One of what I hope will be a series, in homage to my favorite defunct website.
Dear Rilke,
The city is prodigious with smell: vomited Cosmopolitans, rotting heads of lettuce, yoga mats saturated with sweat, bums as pungent as overripe papaya. In summer, New York is a medieval city, the air fat. The back door to every restaurant reeks like a slaughterhouse, every inhale filled with exhaust, stale popcorn, pollen, the drippings from air conditioners. Puddles breed new odors; I stepped in one and smelled the petrol and urine long before I heard the damp thwack of my sandal hitting the sole of my foot. I found relief at an opened fire plug.
People cannot walk quickly through this stench; they trudge like wet cats, the wealthy no better protected than the poor. Some try to mask themselves with perfumes, adding to the onorous cacophony. If the wind blows, one might find respite near the river, an instant of mint or jasmine or strawberry tucked within the sewage and the tugboats. Or in the trees of Central Park, the cruisers and the tourists are treated to a hint of mud and reeds.
How strange then, yesterday, to find a woman staring at a statue of an Italian patriot. Not a Rodin, not the kind of statue that might demand a new kind of being, just a casting of patriotic heaviness. At first I thought she was pilgrim, but she was exhausted. The oversized Italian cast a smell-shadow, a narrow avenue of neutral bronze. I laughed at that, and also at the makeshift bicycles rigged together for anybody who wanted a ride in the hopes of outpedaling the odor.
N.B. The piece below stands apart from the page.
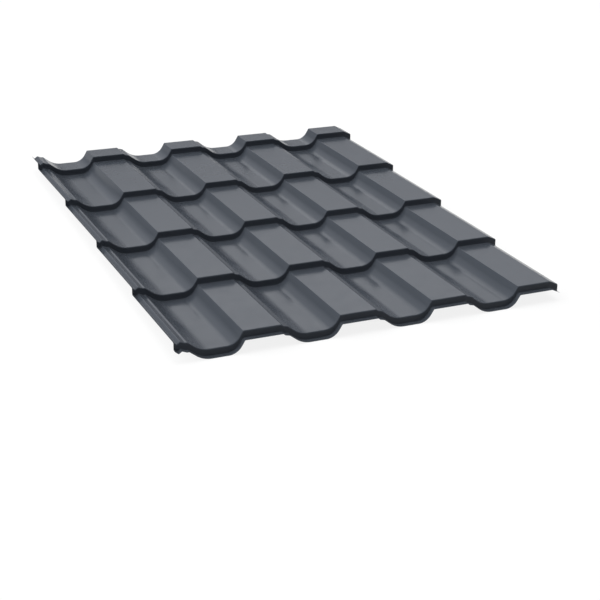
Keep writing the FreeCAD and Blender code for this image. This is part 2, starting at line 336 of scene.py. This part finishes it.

The heat wakes people up at dawn. They fix ice coffees and congregate on the sidewalks, waiting for the store to open. For my part, my scratchy caffeine throat makes me feel like a prophet with no audience, and I don't have a beach to shout on, and I don't believe in angels, nor do I care if they hear me. Nothing to do but write. You always insisted the dead were no more dead than the living -- why not write letters? My grandfather scribbled his epistles on saved junk mail -- it's all I have of him, the marked up ephemera -- so however dead you or he may be, why not write.